Not surprisingly, the same data shows over subsequent weeks the amount of UST’s in custody continued to decline sharply. The four-week total (through the week of May 9, the latest available) is about -$66 billion. That’s an enormous drop, a level in the same class as other episodes where global liquidity problems were obvious.

Fed Balance Sheet

Not only that, gold prices have been exhibiting the same repo-related tendency (crashes) dating back to that same week. Yesterday, gold fell below $1,300 for the first time since the last trading day of last year. It’s the same anti-reflation/collateral deflation pattern we’ve become accustomed to.

US Shortage

As if we needed more evidence, this latest currency crisis (and it is now a crisis) spreading across the world traces its origins to the same week. The Argentinian peso, for one, had been merely falling prior. Since the week of April 18, it has crashed. The same goes for others like the rupiah and real.

Argentina Peso Indonesia Rupiah India Rupee US Brazilan Real

It’s also the week when EUR turned and HKD exhibited the heaviest HKMA interventions. We know without a doubt that something turned really bad the week of April 18, but what was it?

Hong Kong HKD

With the euro now trading under 1.18, I figured it was a safe bet that we’d later find out during this period since mid-April there would have been another spike in repo fails. Fails aren’t necessarily a coincident indication. At several times in past eurodollar events, they have led, at others lagged. Given the surge in indicated dealer hoarding in the week prior, the week of April 11, a jump in fails at some point seemed almost guaranteed to go along with this increasing “dollar” mess.

Quite the contrary.

FRBNY reports today that there were practically no repo fails last week. The total combined (“to receive” plus “to deliver”) was $22.9 billion; not $229 billion, as had become almost the baseline, but a level so low we’ve not seen it in the fails data for seven years going back to just before the outbreak of the 2011 crisis.

US Repo Fails

This is some pretty weird stuff. Perhaps it was a misprint or typo in the FRBNY data. While that’s not impossible, it would have had to been applied to both sides (“to receive” as well as “to deliver”) making it less likely. But the New York branch also reported a serious collateral de-hoarding coincident to what I’m going to call the week of no fails.

Premary Dealers Net UST

The pattern itself is not unprecedented. In 2008 as well as 2011, when some of the truly worst stuff was going on repo fails were not a pressing issue. They had in both cases preceded all that, and indicated systemic problems that were likely breaking out in that way. Again, as a coincident indication they weren’t always there.

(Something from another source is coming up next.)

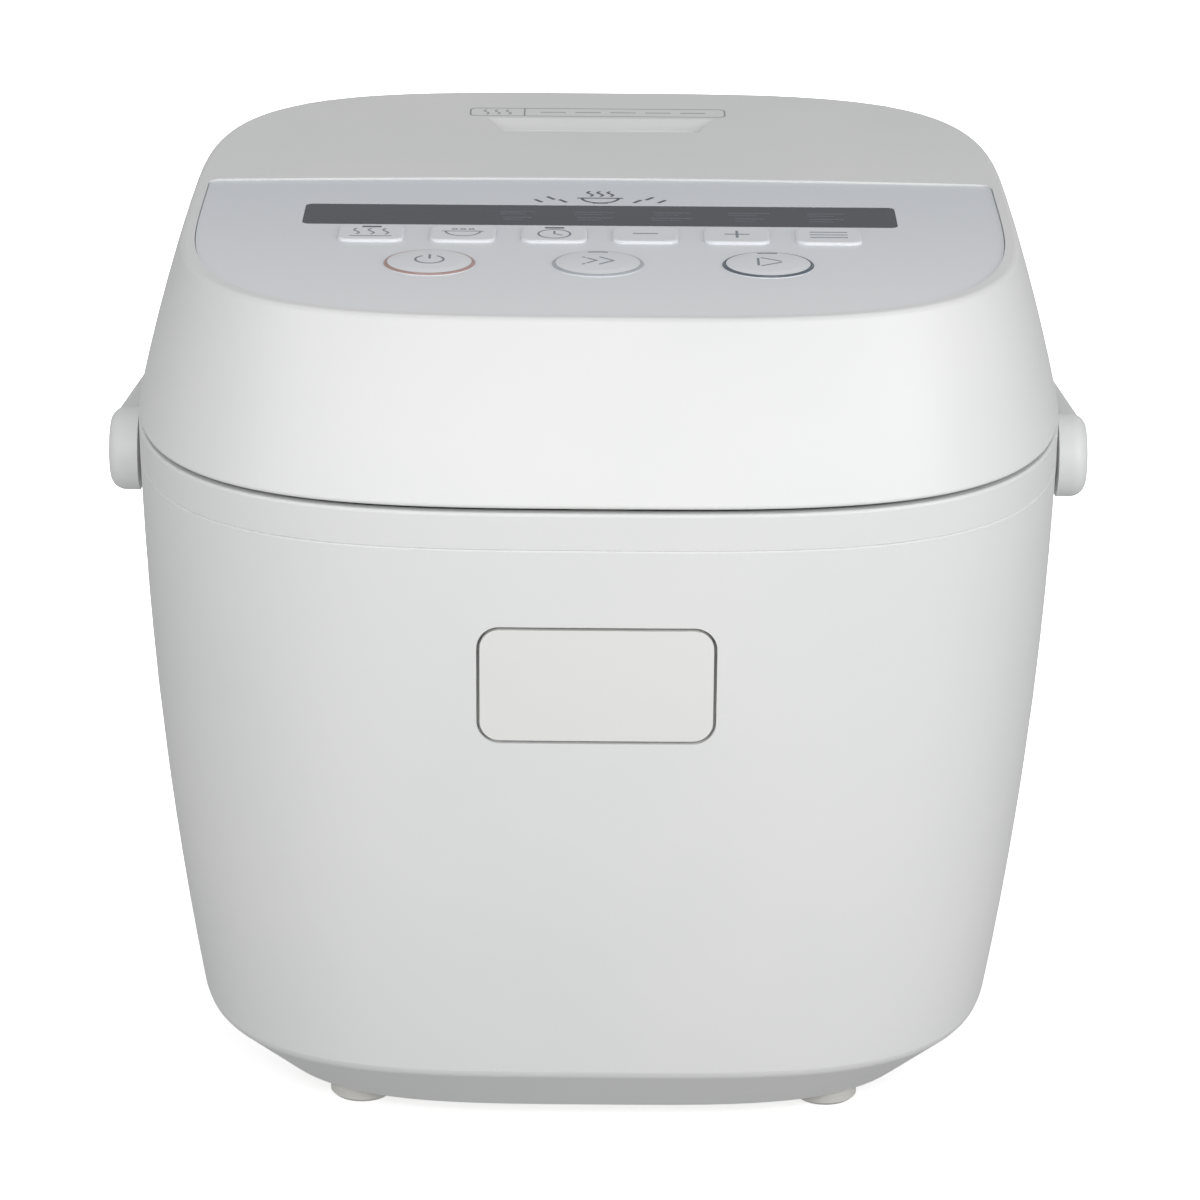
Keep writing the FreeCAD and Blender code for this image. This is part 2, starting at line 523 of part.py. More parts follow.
for x0, x1 in ((33.7, 43.7), (54.3, 64.0), (-43.7, -33.7), (-64.0, -54.3)):
    knuckle = cyl_x(HINGE_R, x0, x1, HINGE_Y, HINGE_Z).fuse(
        box(x0, x1, 144.4, HINGE_Y, 197.7, HINGE_Z + HINGE_R))
    added.append(knuckle.cut(cyl_x(PIN_R + 0.04, x0 - 1, x1 + 1, HINGE_Y, HINGE_Z)))
save("lid_shell", lid.fuse(added).removeSplitter())

# ---- lid lining, heated plate, detachable inner lid ---------------------------------------
edge = lid_section(197.4, WALL + 0.15)
liner = Part.Face(edge).extrude(Vector(0, 0, -2.4))
liner = liner.fuse(cyl(106.5, 0, 0, 197.0, 206.0)).cut(cyl(104.0, 0, 0, 190, 204.5))
liner = liner.cut(cyl(98.0, 0, 0, 190, 210))
liner = liner.cut(box(-9.7, 9.7, -152.0, -127.8, 190, 200))
liner = liner.cut(box(-9.7, 9.7, -127.8, -126.1, 190, 197.4))
for x, y in lid_boss_spots:
    liner = liner.cut(cyl(1.8, x, y, 190, 200)).cut(cyl(3.7, x, y, 190, 196.0))
save("lid_liner", liner.removeSplitter())
lid_screws = [screw(x, y, 194.4, 208.0) for x, y in lid_boss_spots]
save("lid_screws", Part.makeCompound(lid_screws))
duct_y = 78.0
save("lid_heat_plate", cyl(103.7, 0, 0, 203.3, 204.5).cut(cyl(8.0, 0, duct_y, 200, 210)))
lid_heater = Part.makeTorus(55.0, 1.5, Vector(0, 0, 206.0), Z_AXIS)
save("lid_heater", lid_heater)
save("lid_sensor", cyl(6.0, 0, -20, 204.5, 211.0))
inner_lid = cyl(100.0, 0, 0, 197.0, 198.2).cut(cyl(6.0, 0, duct_y, 190, 200))
inner_lid = inner_lid.fuse(ring(60.0, 62.0, 196.2, 197.0)).fuse(cyl(9.0, 0, 0, 192.5, 197.0))
save("inner_lid", inner_lid.removeSplitter())
gasket = revolve([(98.0, 198.4), (98.0, 199.6), (102.4, 199.6), (103.6, 195.0), (114.0, 195.0),
                  (114.0, 193.6), (109.5, 191.4), (104.0, 191.4), (101.0, 195.8), (98.0, 195.8),
                  (98.0, 196.8), (100.3, 196.8), (100.3, 198.4)])
save("lid_gasket", gasket)
save("steam_seal", ring(7.0, 10.5, 198.2, 203.3, 0, duct_y))
save("steam_duct", ring(8.0, 10.0, 204.5, 232.9, 0, duct_y))
tray = box(-36, 36, 70.5, 86, -12.0, -LID_ROOF).cut(box(-29, 29, 74.3, 81.0, -9.5, 0))
for x in (-6, 0, 6):
    tray = tray.cut(box(x - 1.5, x + 1.5, 75.5, 80.0, -14, -8))
save("steam_vent", on_rear_top(tray))
lip = box(-9.3, 9.3, LATCH_Y + 4.6, -126.2, 194.5, 196.0)
catch = lip.fuse(box(-9.3, 9.3, -127.7, -126.2, 194.5, 198.6))
catch = catch.fuse(box(-9.3, 9.3, -126.2, -112.0, 197.4, 198.6))
save("lid_catch", catch.removeSplitter())

# ---- control panel ------------------------------------------------------------------------
low_w = -PANEL_DROP - PANEL_T
overlay = panel_shape(0.0, low_w, -PANEL_DROP)
overlay = overlay.cut(rounded(wx0 - 0.15, wx1 + 0.15, wy0 - 0.15, wy1 + 0.15, -5, 2, 2.2))
for x in BIG_KEYS.values():
    overlay = overlay.cut(cyl(BIG_KEY_R + KEY_GAP, x, BIG_KEY_Y, -5, 2))
for x in SMALL_KEYS.values():
    overlay = overlay.cut(rounded(x - sw / 2 - KEY_GAP, x + sw / 2 + KEY_GAP, SMALL_KEY_Y - sd / 2 - KEY_GAP,
                                  SMALL_KEY_Y + sd / 2 + KEY_GAP, -5, 2, sr + KEY_GAP))
save("panel_overlay", on_panel(overlay))
save("display_window", on_panel(rounded(wx0, wx1, wy0, wy1, low_w, -PANEL_DROP, 2.0)))
module = box(wx0 + 4.3, wx1 - 4.3, wy0 + 2, wy1 - 2, -10.0, -2.2)
module = module.fuse(box(wx0 + 1, wx1 - 1, wy0 + 0.6, wy1 + 1, -10.0, -LID_ROOF - 0.2))
save("display_module", on_panel(module.removeSplitter()))
board = box(-95, 95, -87, -6, -15.6, -14.0)
for x, y in board_spots:
    board = board.cut(cyl(1.6, x, y, -20, -10))
save("control_board", on_panel(board))
board_screws = []
for x, y in board_spots:
    board_screws.append(on_panel(cyl(2.8, x, y, -17.2, -15.6).fuse(cyl(1.5, x, y, -15.6, -8.5))
                                 .removeSplitter()))
save("board_screws", Part.makeCompound(board_screws))
switches = []
key_spots = [(x, BIG_KEY_Y) for x in BIG_KEYS.values()]
key_spots += [(x, SMALL_KEY_Y) for x in SMALL_KEYS.values()]
for x, y in key_spots:
    switch = box(x - 3, x + 3, y - 3, y + 3, -14.0, -10.6).fuse(cyl(1.7, x, y, -10.6, -9.3))
    switches.append(on_panel(switch.removeSplitter()))
save("tact_switches", Part.makeCompound(switches))
for name, x in BIG_KEYS.items():
    r = BIG_KEY_R
    cap = revolve([(0, -8.6), (2.5, -8.6), (2.5, -6.3), (r + 1.5, -6.3), (r + 1.5, -5.4),
                   (r, -5.4), (r, -0.5), (r - 0.5, -0.1), (r * 0.7, 0.35), (r * 0.35, 0.55),
                   (0, 0.6)], x, BIG_KEY_Y)
    save(name, on_panel(cap))
for name, x in SMALL_KEYS.items():
    cap = rounded(x - sw / 2, x + sw / 2, SMALL_KEY_Y - sd / 2, SMALL_KEY_Y + sd / 2, -5.4, 0.3, sr)
    top = [e for e in cap.Edges if e.BoundBox.ZMin > 0.29]
    cap = cap.makeFillet(0.8, top)
    flange = rounded(x - sw / 2 - 1.4, x + sw / 2 + 1.4, SMALL_KEY_Y - sd / 2 - 1.4,
                     SMALL_KEY_Y + sd / 2 + 1.4, -6.3, -5.4, sr + 1.4)
    stem = cyl(2.5, x, SMALL_KEY_Y, -8.6, -6.3)
    save(name, on_panel(cap.fuse(flange).fuse(stem).removeSplitter()))
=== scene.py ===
import bpy
import bmesh
import json
import math
from mathutils import Matrix, Vector


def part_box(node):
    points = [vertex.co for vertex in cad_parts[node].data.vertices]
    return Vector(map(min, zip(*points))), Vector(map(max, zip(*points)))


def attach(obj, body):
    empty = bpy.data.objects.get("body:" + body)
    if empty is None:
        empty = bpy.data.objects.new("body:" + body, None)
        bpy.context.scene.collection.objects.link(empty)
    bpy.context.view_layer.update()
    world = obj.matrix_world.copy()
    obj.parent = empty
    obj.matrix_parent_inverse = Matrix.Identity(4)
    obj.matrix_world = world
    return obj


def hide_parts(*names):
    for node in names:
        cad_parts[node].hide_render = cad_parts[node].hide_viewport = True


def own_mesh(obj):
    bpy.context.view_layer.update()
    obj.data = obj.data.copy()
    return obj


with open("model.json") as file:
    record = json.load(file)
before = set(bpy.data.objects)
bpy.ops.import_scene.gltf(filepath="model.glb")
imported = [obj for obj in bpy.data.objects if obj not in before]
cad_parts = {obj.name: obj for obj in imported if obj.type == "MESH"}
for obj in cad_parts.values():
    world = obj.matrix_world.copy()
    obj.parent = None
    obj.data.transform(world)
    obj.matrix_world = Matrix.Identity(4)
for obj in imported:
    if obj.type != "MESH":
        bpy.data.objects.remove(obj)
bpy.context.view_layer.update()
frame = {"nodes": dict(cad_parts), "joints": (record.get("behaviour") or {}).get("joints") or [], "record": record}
nodes = frame["nodes"]
scene = bpy.context.scene
MM = 0.001
INK_LOW, INK_HIGH = -0.05, 0.03          # millimetres below and above the printed surface
FLOOR_SIZE = 60.0
FLOOR_GLOW = 0.55
WORLD_STRENGTH = 0.37
CAMERA_ELEVATION = math.radians(18.74)
CAMERA_ROLL = math.radians(0.43)
CAMERA_DISTANCE = 1.451
CAMERA_TARGET_HEIGHT = 0.125
FOCAL_LENGTH = 143.2
CAMERA_SHIFT = (0.0022, -0.0193)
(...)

What’s unique, obviously, is the scale of the decline this time around, particularly in how it is such a clear change from what’s been standard operative conditions – as well as the specific period in which this has happened. The week of May 9 saw some of the biggest currency declines since the last “rising dollar” and they hit practically everyone (including to limited extent CNY).

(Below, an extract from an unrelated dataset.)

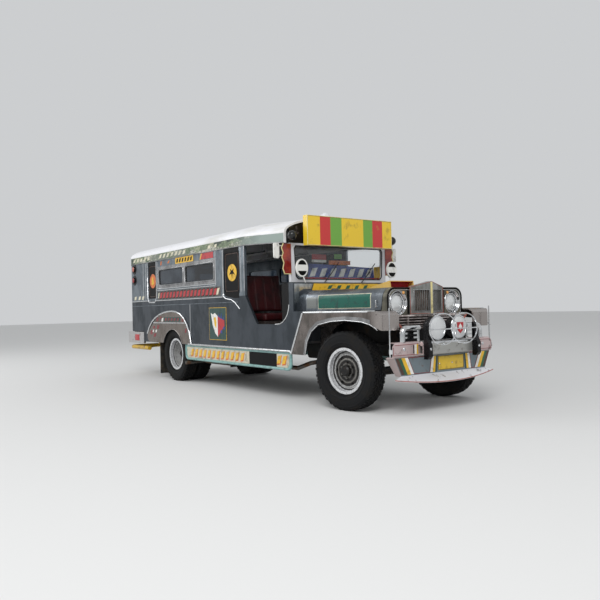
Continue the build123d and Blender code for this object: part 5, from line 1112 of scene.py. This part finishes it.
SEAM_DEPTH = 0.007
seat_frames = bmesh.new()
for kind, ends, parts, voxel, channels in (
        ("bench", (-4.949, -2.001), (("cushion", (0.386, 0.765), (0.9855, 1.0600), 0.012, 0.7),
                                     ("back", (0.713, 0.7655), (1.101, 1.369), 0.010, 0.6)), 0.019, 22),
        ("front", (-1.899, -1.431), (("cushion", (0.171, 0.699), (0.851, 0.939), 0.014, 0.7),
                                     ("back", (0.171, 0.699), (0.945, 1.418), 0.014, 0.7)), 0.012, 4)):
    for side, word in ((-1, "right"), (1, "left")):
        for part, ys, heights, cap, fill in parts:
            leaning = kind == "front" and part == "back"
            rear, front = (-1.898, -1.798) if leaning else ends
            y0, y1 = sorted(side * y for y in ys)
            low, high = heights
            pad = padded(f"{kind}_{part}_{word}", (ahead(rear), y0, low), (ahead(front), y1, high), voxel, cap,
                         channels, (-0.10, -0.157) if leaning else (0.0, 0.0))
            if word == "right" and part == "cushion":
                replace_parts(pad, "benches" if kind == "bench" else "front_seats")
for side in (-1, 1):
    base = Matrix.Translation((ahead(-1.655), side * 0.435, 0.747)) @ Matrix.Diagonal((0.39, 0.49, 0.206, 1))
    bmesh.ops.create_cube(seat_frames, size=1, matrix=base)
rounded(seat_frames, 0.006)
finish_mesh("front_seat_boxes", seat_frames, dash_paint, smooth=40)


# Camera, floor and light
# A pale floor under an overcast sky, seen from the photograph's low three-quarter angle.
# Two large area lamps soften the shadows.
camera_data = bpy.data.cameras.new("camera")
camera_data.sensor_width = 36
camera_data.lens = 38.253
camera_data.shift_x = 0.005
camera_data.shift_y = -0.0008
camera = bpy.data.objects.new("camera", camera_data)
right, forward = Vector((0.588, 0.809, -0.023)), Vector((-0.809, 0.588, 0.014)).normalized()
right = (right - right.dot(forward) * forward).normalized()
up = right.cross(forward)
turn = Matrix((right, up, -forward)).transposed()
camera.matrix_world = Matrix.Translation((ahead(4.703), -4.701, 0.988)) @ turn.to_4x4()
bpy.context.scene.collection.objects.link(camera)
bpy.context.scene.camera = camera

floor_paint, tree, shader = new_material("pale_floor", "#D9D9D8", roughness=0.9)
bm = bmesh.new()
bmesh.ops.create_grid(bm, x_segments=1, y_segments=1, size=60)
finish_mesh("floor", bm, floor_paint, body=None)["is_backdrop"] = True

world = bpy.data.worlds.new("studio")
bpy.context.scene.world = world
world.use_nodes = True
background = world.node_tree.nodes["Background"]
background.inputs["Color"].default_value = linear("#E8EAEC")
background.inputs["Strength"].default_value = 0.75
for name, place, aim, size, power in (("key_light", (9, -8, 9), (0, 0, 0.8), 6, 900),
                                      ("fill_light", (-7, -8, 6), (0, 0, 0.8), 7, 350)):
    data = bpy.data.lights.new(name, "AREA")
    data.size = size
    data.energy = power
    lamp = bpy.data.objects.new(name, data)
    lamp.location = place
    lamp.rotation_euler = (Vector(aim) - Vector(place)).to_track_quat("-Z", "Y").to_euler()
    bpy.context.scene.collection.objects.link(lamp)
bpy.context.scene.view_settings.view_transform = "Standard"

low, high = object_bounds()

Is this overseas capacity being asked to contribute collateral strictly to domestic participants? A one-way collateral call that offshore can’t meet? It might explain the different direction reported for overseas collateral stock from what the limited view domestically (and repo fails only apply to what repo market transactions are reported by primary dealers operating in US capacities) is suggesting. There aren’t a lot of answers here.

Another possibility is intervention. But who? Certainly not the Fed and not likely any of the ECB, SNB, or equivalent (BoJ and BoE would be the two most likely candidates, especially the former given TIC data). To whom? Through what channels?

As if we needed any more to investigate, it has gotten real interesting yet again.